A shadow clouds her eyes at the memory, and then her positive nature asserts itself. Eleanor chooses to concentrate on how well she and her fellow performers were received. She says, smiling, “It was my experience that people really liked Americans.”

After her return to Philadelphia, Eleanor taught dance and, using the stage name Eleanor Russell, appeared in a solo act for nine years. Booked out of New York, she performed numerous club dates and at lavish private parties. She says she shunned the nightclub scene because it depended on “mixing with people who were not always sober” and “staying up until all hours.”
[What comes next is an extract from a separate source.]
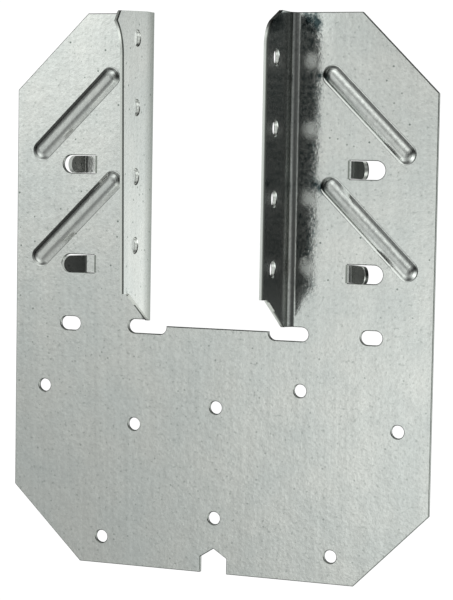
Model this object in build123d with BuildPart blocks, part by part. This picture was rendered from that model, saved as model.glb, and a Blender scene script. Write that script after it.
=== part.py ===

She married Wes Leight, a boat builder, and moved to Long Island, NY. As the family grew, Eleanor continued to teach dance. Wes went to Eugene, Oregon to go into construction work and sent for his family a year later. Eleanor packed up her five boys, an Airedale and a guinea pig and headed west on the train. In the 1960s, the Leights moved to Snohomish County.

Eleanor’s family is still a big part of her life and of her annual revue. Steve serves as stage manner, Cliff takes publicity photos and David helps with art work. When he’s in the area, Andrew, helps with the music and plays trombone in the show’s Dixieland band. Peter helps whenever he’s needed and runs the spotlight.

“We all used to dance in the shows,” Peter says with an affectionate glance at his mother. “Now we do other things to help out.”

Eleanor is proud of her sons and of her husband’s influence on the family’s life. But during the spring, the family ball is definitely in Eleanor’s court. There are more than 100 people involved in the vaudeville revue held each Mother’s Day weekend. It’s sometimes hard to get Eleanor to acknowledge her own considerable contribution to the productions because she would rather spotlight the talent and accomplishments of others.

At 85, her kicks, although not quite as high as when she was a Rockette, are still impressive. She remains a model of professionalism, patience, hard work and perseverance. With these qualities, along with her considerable talent, warmth, grace and spirit, it is little wonder that Eleanor Leight is one of Snohomish’s most beloved citizens.